Secure File Handling in Web Applications

Secure uploads require more than extension checks. They need validation, isolation, and controlled access.

File uploads are a security boundary

Any application that accepts files is taking on risk. Teams often treat upload features as routine UI tasks, but uploaded files can affect storage, malware exposure, access control, and system stability.

The safest mindset is to treat file handling as a controlled boundary, not as a generic form field.

Validate beyond the file extension

Checking the file name is not enough. Attackers and careless users can rename files easily.

Validation should include:

  • extension allowlist
  • MIME type inspection
  • server-side signature checks where possible
  • file size limits
  • image dimension limits when relevant
  • document type restrictions by workflow

This is the minimum, not the advanced model.

Isolate storage from application logic

Uploaded files should not live beside executable application assets. They should be stored in a dedicated media location with controlled access paths.

Good isolation practices include:

  • separate media storage root
  • randomized or normalized file names
  • no executable permissions
  • no trust in user-supplied path data
  • strict path generation on the server

This reduces the chance of traversal issues and accidental exposure.

Control who can access files

Many systems protect upload creation but ignore file retrieval. That is a mistake.

Ask these questions:

  • Can users access only their own files?
  • Are admin-only documents publicly guessable?
  • Do signed URLs expire?
  • Is access logged for sensitive files?

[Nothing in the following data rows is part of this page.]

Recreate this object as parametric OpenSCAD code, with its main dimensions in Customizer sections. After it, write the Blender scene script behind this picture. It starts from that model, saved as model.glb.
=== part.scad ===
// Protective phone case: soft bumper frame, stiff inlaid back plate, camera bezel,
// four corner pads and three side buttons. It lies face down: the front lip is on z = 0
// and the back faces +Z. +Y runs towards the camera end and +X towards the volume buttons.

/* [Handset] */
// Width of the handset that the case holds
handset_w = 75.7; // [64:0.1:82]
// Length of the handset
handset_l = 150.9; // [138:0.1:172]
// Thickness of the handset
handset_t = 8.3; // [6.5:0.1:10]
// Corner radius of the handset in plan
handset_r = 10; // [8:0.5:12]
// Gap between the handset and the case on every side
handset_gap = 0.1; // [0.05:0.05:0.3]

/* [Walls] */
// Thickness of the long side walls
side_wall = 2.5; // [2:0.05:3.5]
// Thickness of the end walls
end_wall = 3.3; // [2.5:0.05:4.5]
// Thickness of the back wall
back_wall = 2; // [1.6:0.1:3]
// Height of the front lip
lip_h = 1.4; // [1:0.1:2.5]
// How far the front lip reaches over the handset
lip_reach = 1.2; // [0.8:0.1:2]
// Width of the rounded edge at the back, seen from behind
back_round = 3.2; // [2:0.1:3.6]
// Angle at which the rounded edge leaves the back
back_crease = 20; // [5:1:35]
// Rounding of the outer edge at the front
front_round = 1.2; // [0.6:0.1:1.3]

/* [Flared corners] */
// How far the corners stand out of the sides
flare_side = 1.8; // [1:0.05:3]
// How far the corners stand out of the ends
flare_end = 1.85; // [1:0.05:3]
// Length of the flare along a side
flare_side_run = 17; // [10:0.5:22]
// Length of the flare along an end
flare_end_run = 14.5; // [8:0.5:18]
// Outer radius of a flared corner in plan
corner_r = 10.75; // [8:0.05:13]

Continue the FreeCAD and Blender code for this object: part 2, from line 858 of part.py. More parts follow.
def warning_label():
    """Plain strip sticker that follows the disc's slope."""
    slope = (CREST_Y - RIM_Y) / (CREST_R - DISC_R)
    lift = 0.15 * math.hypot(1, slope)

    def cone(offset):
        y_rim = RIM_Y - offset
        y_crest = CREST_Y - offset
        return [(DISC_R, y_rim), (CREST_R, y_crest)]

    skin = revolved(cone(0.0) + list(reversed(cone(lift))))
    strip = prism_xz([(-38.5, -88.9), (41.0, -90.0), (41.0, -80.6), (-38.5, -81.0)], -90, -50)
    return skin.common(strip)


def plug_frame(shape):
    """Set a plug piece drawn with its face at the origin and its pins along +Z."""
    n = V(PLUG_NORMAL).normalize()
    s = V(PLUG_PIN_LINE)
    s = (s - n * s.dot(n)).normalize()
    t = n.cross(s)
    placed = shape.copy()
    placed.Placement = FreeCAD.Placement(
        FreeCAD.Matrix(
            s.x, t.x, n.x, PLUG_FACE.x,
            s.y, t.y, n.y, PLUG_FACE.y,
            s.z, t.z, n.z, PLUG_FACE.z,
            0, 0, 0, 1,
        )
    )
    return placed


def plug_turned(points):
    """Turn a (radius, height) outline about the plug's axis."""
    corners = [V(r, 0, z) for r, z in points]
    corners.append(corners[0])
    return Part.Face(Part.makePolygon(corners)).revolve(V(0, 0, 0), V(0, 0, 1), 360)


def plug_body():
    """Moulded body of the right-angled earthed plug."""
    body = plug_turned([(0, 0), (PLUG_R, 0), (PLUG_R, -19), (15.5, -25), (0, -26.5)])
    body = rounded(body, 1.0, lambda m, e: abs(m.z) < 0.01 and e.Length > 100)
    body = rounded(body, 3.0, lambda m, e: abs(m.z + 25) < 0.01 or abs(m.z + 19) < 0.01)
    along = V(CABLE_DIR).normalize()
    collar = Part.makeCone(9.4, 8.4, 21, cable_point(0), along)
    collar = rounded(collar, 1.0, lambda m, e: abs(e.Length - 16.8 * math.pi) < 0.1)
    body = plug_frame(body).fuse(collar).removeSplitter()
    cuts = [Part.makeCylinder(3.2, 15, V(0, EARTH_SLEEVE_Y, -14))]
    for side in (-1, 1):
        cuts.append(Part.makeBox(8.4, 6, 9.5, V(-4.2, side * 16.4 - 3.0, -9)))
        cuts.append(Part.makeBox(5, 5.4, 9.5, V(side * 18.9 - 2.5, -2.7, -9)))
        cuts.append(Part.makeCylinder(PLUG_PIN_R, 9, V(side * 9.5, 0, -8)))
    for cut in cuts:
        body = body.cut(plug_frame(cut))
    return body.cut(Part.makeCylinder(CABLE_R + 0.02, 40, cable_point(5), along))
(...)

A secure upload pipeline includes secure delivery rules.

Scan and moderate where risk justifies it

Not every project needs enterprise-grade scanning, but some absolutely do. If users upload documents that can be redistributed, processed downstream, or opened by internal staff, malware scanning should be part of the design.

For higher-risk environments, also consider:

  • quarantine workflows
  • asynchronous scanning before activation
  • document preview sanitization
  • content moderation for public platforms

Limit processing assumptions

Image resizing, PDF preview generation, OCR, and document parsing all create additional attack surface. Treat these downstream processors as separate components with resource limits and failure isolation.

In practice, that means:

  • processing in background jobs
  • adding timeouts and memory limits
  • logging failed transformations
  • avoiding direct synchronous heavy processing in request paths

Build an audit trail

If a file is uploaded, replaced, deleted, or downloaded, the system should be able to answer who did it and when.

This matters for:

  • compliance
  • operational support
  • customer disputes
  • security investigations

A file system without auditability becomes difficult to trust at scale.

Final recommendation

Secure file handling is a combination of validation, storage isolation, controlled access, and observability. Most file-related incidents come from weak assumptions, not advanced attacks. Build the upload feature as infrastructure, not just interface.

That mindset keeps the system safer and easier to operate.